Despite all those people not being able to identify the cause of the problem; I can suggest several potentially valuable things which were probably missed, that ought to be done. Unfortunately, when you present a second opinion to people who have already failed; their usual tendency is to dismiss the validity of the dissenting opinion. So, if you intend to follow these suggestions, it might be better to have them carried out by someone who has not been involved in the previous tests. These ten things should be done in the order in which they are listed. When you reach the point where the stalling stops, you don't need to proceed any further through the list (unless you really want to).
1> If the engine in your car has adjustable valve lash; the valve clearances should be checked and adjusted to manufacturer's specifications.
2> A compression test should be run on the engine. If ANY cylinder has a pressure reading which is more than 10% different from any other cylinder's pressure; the engine will not be able to be adjusted properly. In that case the cylinder head (or possibly the entire engine) will need to be reconditioned or replaced.
3> If the engine passes the compression test; the spark plug type, gap, and model should be checked against the catalog from that particular plug manufacturer; in order to make sure the correct spark plug and gap setting is being used in this motor. If any plugs appear worn or partly fouled, or there is ANY doubt about the suitability of the plugs; ALL the plugs should be replaced.
4> If this vehicle has the 3.2 liter V-6 engine; there is a VERY unusual caution which applies to that particular engine: The V-6 engine has coil on plug ignition; the coil boots used on cylinders 1 through 5 are all the same, but the coil boot for cylinder # 6 has a different part number (and is probably a different length or shape). If the number 6 coil boot has been installed on any other cylinder; or the # 6 coil boot is the same as all the others; then the coil boots should ALL be replaced with the proper parts. Similarly, there should be spark plug tube seals in each spark plug tube. If they are not there, or are damaged; they must be replaced.
5> The throttle position sensor should be replaced with an AC Delco sensor, part # 213894.
6> While the engine is idling at normal operating temperature; disconnect the vacuum hose from the EGR valve, and connect a vacuum gauge to that hose. If any vacuum is measured in the hose; or if the engine smooths out when the hose is disconnected from the EGR valve, the EGR vacuum regulator valve's electrical connector should be disconnected, and the vacuum in the hose checked again. If there is still vacuum in the hose; the EGR vacuum regulator valve should be replaced with an AC Delco vacuum regulator valve # 214565.
7> The EGR valve should be removed and inspected for deposits which may either plug the valve, or prevent it from closing completely. If it cannot be cleaned thoroughly, it should be replaced.

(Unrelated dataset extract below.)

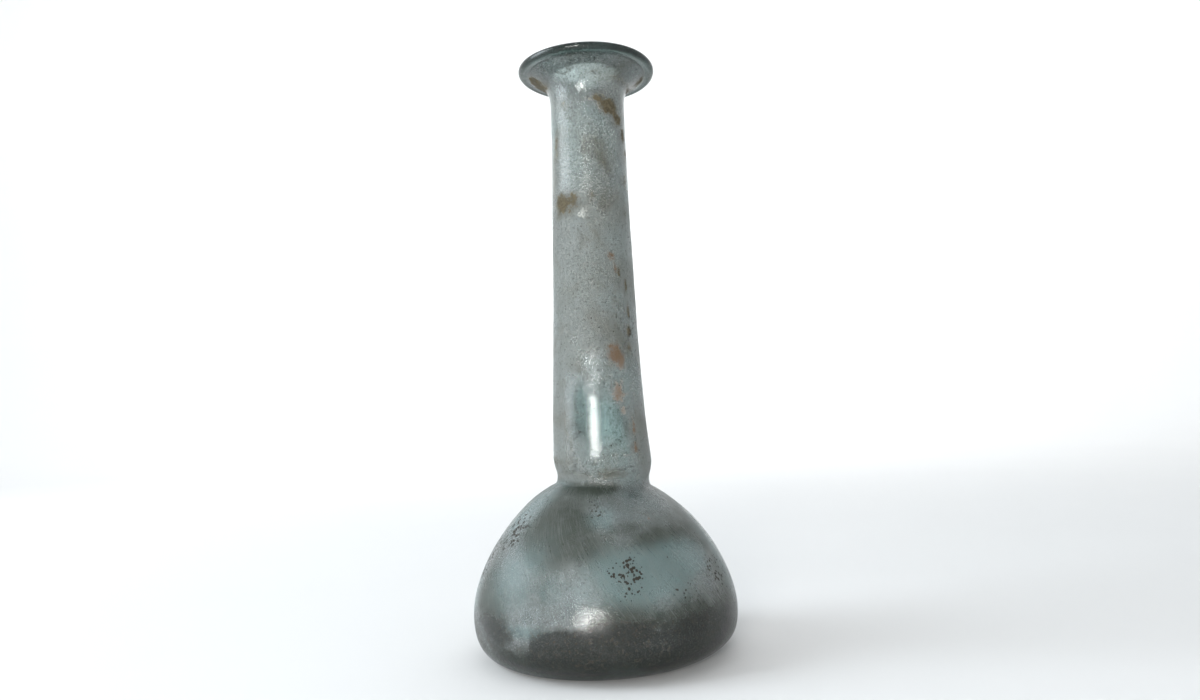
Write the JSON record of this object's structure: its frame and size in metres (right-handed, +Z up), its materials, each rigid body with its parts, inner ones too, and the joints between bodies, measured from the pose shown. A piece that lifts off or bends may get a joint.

8> The manifold pressure (MAP) sensor should be checked for vacuum leaks anywhere in its vacuum supply hose. If no vacuum leaks are found, the MAP sensor should be replaced with a Delphi sensor; part # PS 10002.
9> The idle air control valve should be tested for proper operation; if it does not operate properly the electric activation circuit should be tested and repaired. If the activation circuit works properly, the IAC valve should be replaced.
10> The air cleaner charge temperature sensor should be replaced.
I hope this helps!!!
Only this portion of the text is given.